## REQUIREMENT
Read the records below. Copy each line where the string "object" occurs.

## MATERIAL SUPPLIED
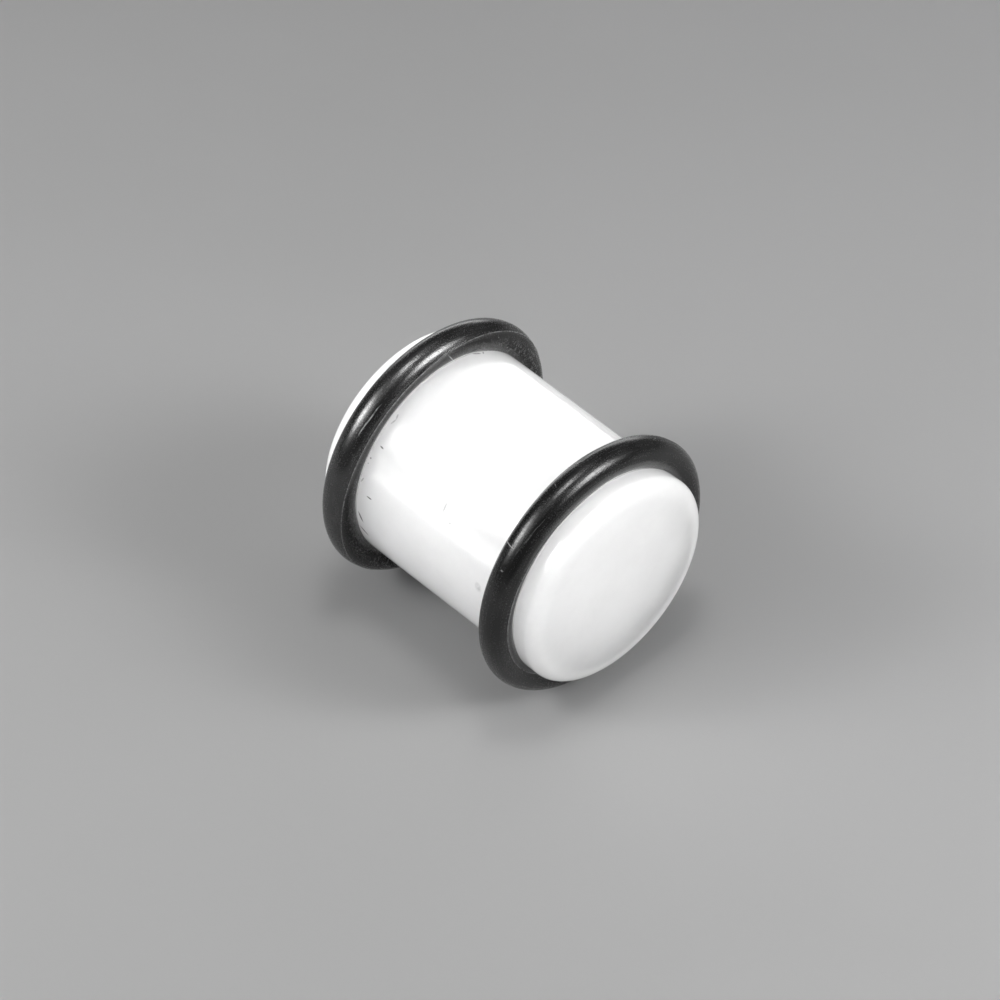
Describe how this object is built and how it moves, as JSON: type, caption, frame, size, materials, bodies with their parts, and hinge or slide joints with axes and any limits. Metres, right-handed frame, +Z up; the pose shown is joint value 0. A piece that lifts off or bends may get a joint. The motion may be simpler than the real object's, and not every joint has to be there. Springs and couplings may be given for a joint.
{
  "type": "ear gauge plug",
  "caption": "Straight solid plug for a stretched ear lobe, held in by a rubber ring in a shallow groove near each end, lying on its side.",
  "frame": {"origin": "on the surface that the plug lies on, under the middle of its length and of its width", "axes": "+X along the plug's axis towards the front end face, +Z up from the surface that it lies on"},
  "size_m": [0.0166, 0.0156, 0.0156],
  "materials": {
    "white_acrylic": "glossy barrel, satin end faces",
    "black_rubber": "satin, slightly dusty"
  },
  "bodies": {
    "root": {"plug_body": "white_acrylic", "front_o_ring": "black_rubber", "rear_o_ring": "black_rubber"}
  },
  "joints": []
}
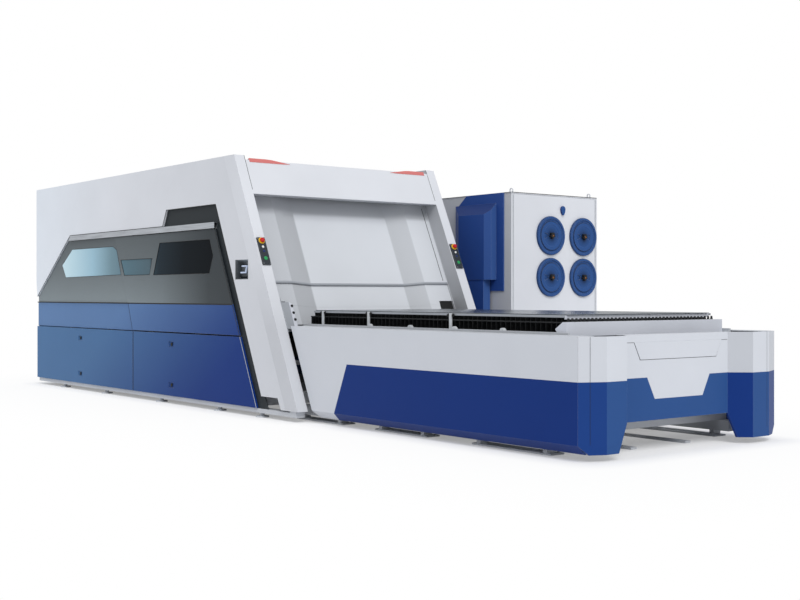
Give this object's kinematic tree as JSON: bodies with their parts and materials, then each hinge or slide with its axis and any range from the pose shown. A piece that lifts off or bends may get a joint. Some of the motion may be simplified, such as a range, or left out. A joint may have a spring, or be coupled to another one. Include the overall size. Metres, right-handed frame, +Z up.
{
  "type": "fiber laser cutting machine",
  "caption": "Enclosed sheet-metal laser cutter with leaning front portal, sliding side door, two-level pallet exchange table and a separate dust filter cabinet.",
  "frame": {"origin": "middle of the footprint, on the floor", "axes": "+X from the cabin's rear to the free end of the exchange table, +Y from the operator side to the filter side, +Z up"},
  "size_m": [8.816, 3.887, 2.314],
  "materials": {
    "white_coat": "semi-gloss powder coat, light grey-white",
    "blue_coat": "semi-gloss powder coat, deep blue",
    "dark_coat": "satin powder coat, dark grey",
    "light_coat": "satin powder coat, light grey",
    "bare_steel": "mill finish",
    "aluminium_profile": "satin anodised",
    "tinted_glass": "blue-tinted laser safety glazing",
    "red_lens": "translucent red",
    "red_plastic": "glossy",
    "white_plastic": "glossy",
    "blue_plastic": "glossy",
    "green_plastic": "glossy",
    "dark_plastic": "matt moulded"
  },
  "bodies": {
    "machine": {"machine_bed": "light_coat", "levelling_feet": "light_coat", "guide_rails": "bare_steel", "operator_side_cover": "white_coat", "far_side_cover": "white_coat", "rear_cover": "white_coat", "roof_cover": "white_coat", "fixed_blue_panels": "blue_coat", "front_portal": "white_coat", "status_lights": "red_lens", "shutter_top_panel": "light_coat", "entry_guard": "bare_steel", "door_surround": "dark_coat", "door_track": "aluminium_profile", "fixed_side_leaf": "dark_coat", "fixed_window": "tinted_glass", "control_plates": "dark_coat", "side_display": "dark_plastic", "laser_source": "light_coat", "table_frame": "light_coat", "table_side_covers": "white_coat", "end_cover": "white_coat", "table_skirts": "blue_coat", "filter_housing": "white_coat", "filter_hood": "blue_coat", "suction_duct": "light_coat", "filter_covers": "blue_coat", "drive_motor": "dark_coat"},
    "shutter": {"shutter_door": "light_coat"},
    "side_door": {"sliding_door": "dark_coat", "door_apron": "blue_coat", "door_windows": "tinted_glass"},
    "left_panel": {"lower_panel_left": "blue_coat"},
    "right_panel": {"lower_panel_right": "blue_coat"},
    "latch_left_upper_body": {"latch_left_upper": "dark_plastic"},
    "latch_left_lower_body": {"latch_left_lower": "dark_plastic"},
    "latch_right_upper_body": {"latch_right_upper": "dark_plastic"},
    "latch_right_lower_body": {"latch_right_lower": "dark_plastic"},
    "near_stop_button_body": {"near_stop_button": "red_plastic"},
    "near_white_button_body": {"near_white_button": "white_plastic"},
    "near_blue_button_body": {"near_blue_button": "blue_plastic"},
    "near_green_button_body": {"near_green_button": "green_plastic"},
    "far_stop_button_body": {"far_stop_button": "red_plastic"},
    "far_white_button_body": {"far_white_button": "white_plastic"},
    "far_blue_button_body": {"far_blue_button": "blue_plastic"},
    "far_green_button_body": {"far_green_button": "green_plastic"},
    "filter_knob_1_body": {"filter_knob_1": "dark_plastic"},
    "filter_knob_2_body": {"filter_knob_2": "dark_plastic"},
    "filter_knob_3_body": {"filter_knob_3": "dark_plastic"},
    "filter_knob_4_body": {"filter_knob_4": "dark_plastic"},
    "filter_latch_body": {"filter_latch": "dark_plastic"},
    "gantry": {"gantry_beam": "aluminium_profile"},
    "carriage": {"head_carriage": "dark_coat"},
    "head": {"cutting_head": "aluminium_profile"},
    "upper_exchange_pallet": {"upper_pallet": "light_coat", "pallet_slats": "bare_steel", "pallet_apron": "light_coat", "metal_sheet": "bare_steel"},
    "lower_exchange_pallet": {"lower_pallet": "bare_steel"},
    "chain_shaft": {"drive_shaft": "bare_steel"}
  },
  "joints": [
    {"name": "shutter_lift", "type": "slide", "parent": "machine", "child": "shutter", "axis": [-0.421, 0, 0.907], "range_m": [0, 0.32]},
    {"name": "side_door_slide", "type": "slide", "parent": "machine", "child": "side_door", "axis": [-1, 0, 0], "range_m": [0, 1.2]},
    {"name": "left_panel_lift_off", "type": "slide", "parent": "machine", "child": "left_panel", "axis": [0, -1, 0], "range_m": [0, 0.25]},
    {"name": "right_panel_lift_off", "type": "slide", "parent": "machine", "child": "right_panel", "axis": [0, -1, 0], "range_m": [0, 0.25]},
    {"name": "latch_left_upper_turn", "type": "hinge", "parent": "left_panel", "child": "latch_left_upper_body", "pos_m": [-3.11403, -1.9225, 0.582], "axis": [0, -1, 0], "range_deg": [0, 90]},
    {"name": "latch_left_lower_turn", "type": "hinge", "parent": "left_panel", "child": "latch_left_lower_body", "pos_m": [-3.11403, -1.9225, 0.186], "axis": [0, -1, 0], "range_deg": [0, 90]},
    {"name": "latch_right_upper_turn", "type": "hinge", "parent": "right_panel", "child": "latch_right_upper_body", "pos_m": [-0.94303, -1.9225, 0.582], "axis": [0, -1, 0], "range_deg": [0, 90]},
    {"name": "latch_right_lower_turn", "type": "hinge", "parent": "right_panel", "child": "latch_right_lower_body", "pos_m": [-0.94303, -1.9225, 0.186], "axis": [0, -1, 0], "range_deg": [0, 90]},
    {"name": "near_stop_button_press", "type": "slide", "parent": "machine", "child": "near_stop_button_body", "axis": [-0.907, 0, -0.421], "range_m": [0, 0.005], "stiffness_N_per_m": 900},
    {"name": "near_white_button_press", "type": "slide", "parent": "machine", "child": "near_white_button_body", "axis": [-0.907, 0, -0.421], "range_m": [0, 0.003], "stiffness_N_per_m": 500},
    {"name": "near_blue_button_press", "type": "slide", "parent": "machine", "child": "near_blue_button_body", "axis": [-0.907, 0, -0.421], "range_m": [0, 0.003], "stiffness_N_per_m": 500},
    {"name": "near_green_button_press", "type": "slide", "parent": "machine", "child": "near_green_button_body", "axis": [-0.907, 0, -0.421], "range_m": [0, 0.003], "stiffness_N_per_m": 500},
    {"name": "far_stop_button_press", "type": "slide", "parent": "machine", "child": "far_stop_button_body", "axis": [-0.907, 0, -0.421], "range_m": [0, 0.005], "stiffness_N_per_m": 900},
    {"name": "far_white_button_press", "type": "slide", "parent": "machine", "child": "far_white_button_body", "axis": [-0.907, 0, -0.421], "range_m": [0, 0.003], "stiffness_N_per_m": 500},
    {"name": "far_blue_button_press", "type": "slide", "parent": "machine", "child": "far_blue_button_body", "axis": [-0.907, 0, -0.421], "range_m": [0, 0.003], "stiffness_N_per_m": 500},
    {"name": "far_green_button_press", "type": "slide", "parent": "machine", "child": "far_green_button_body", "axis": [-0.907, 0, -0.421], "range_m": [0, 0.003], "stiffness_N_per_m": 500},
    {"name": "filter_knob_1_turn", "type": "hinge", "parent": "machine", "child": "filter_knob_1_body", "pos_m": [1.04896, 1.2545, 1.656], "axis": [1, 0, 0], "continuous": true},
    {"name": "filter_knob_2_turn", "type": "hinge", "parent": "machine", "child": "filter_knob_2_body", "pos_m": [1.04896, 1.7215, 1.656], "axis": [1, 0, 0], "continuous": true},
    {"name": "filter_knob_3_turn", "type": "hinge", "parent": "machine", "child": "filter_knob_3_body", "pos_m": [1.04896, 1.2545, 1.238], "axis": [1, 0, 0], "continuous": true},
    {"name": "filter_knob_4_turn", "type": "hinge", "parent": "machine", "child": "filter_knob_4_body", "pos_m": [1.04896, 1.7215, 1.238], "axis": [1, 0, 0], "continuous": true},
    {"name": "filter_latch_turn", "type": "hinge", "parent": "machine", "child": "filter_latch_body", "pos_m": [1.04196, 1.4235, 1.93], "axis": [1, 0, 0], "range_deg": [0, 90]},
    {"name": "gantry_travel", "type": "slide", "parent": "machine", "child": "gantry", "axis": [1, 0, 0], "range_m": [0, 3]},
    {"name": "carriage_travel", "type": "slide", "parent": "gantry", "child": "carriage", "axis": [0, 1, 0], "range_m": [-0.75, 0.75]},
    {"name": "head_lift", "type": "slide", "parent": "carriage", "child": "head", "axis": [0, 0, 1], "range_m": [-0.45, 0]},
    {"name": "upper_pallet_travel", "type": "slide", "parent": "machine", "child": "upper_exchange_pallet", "axis": [-1, 0, 0], "range_m": [0, 3.75]},
    {"name": "lower_pallet_travel", "type": "slide", "parent": "machine", "child": "lower_exchange_pallet", "axis": [1, 0, 0], "range_m": [0, 3.75]},
    {"name": "drive_shaft_turn", "type": "hinge", "parent": "machine", "child": "chain_shaft", "pos_m": [4.03203, -0.7825, 0.7], "axis": [0, 1, 0], "continuous": true}
  ],
  "couplings": [
    {"joint": "lower_pallet_travel", "follows": "upper_pallet_travel", "ratio": 1},
    {"joint": "drive_shaft_turn", "follows": "upper_pallet_travel", "rad_per_m": 16.667}
  ]
}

## REPLY
Describe how this object is built and how it moves, as JSON: type, caption, frame, size, materials, bodies with their parts, and hinge or slide joints with axes and any limits. Metres, right-handed frame, +Z up; the pose shown is joint value 0. A piece that lifts off or bends may get a joint. The motion may be simpler than the real object's, and not every joint has to be there. Springs and couplings may be given for a joint.
Give this object's kinematic tree as JSON: bodies with their parts and materials, then each hinge or slide with its axis and any range from the pose shown. A piece that lifts off or bends may get a joint. Some of the motion may be simplified, such as a range, or left out. A joint may have a spring, or be coupled to another one. Include the overall size. Metres, right-handed frame, +Z up.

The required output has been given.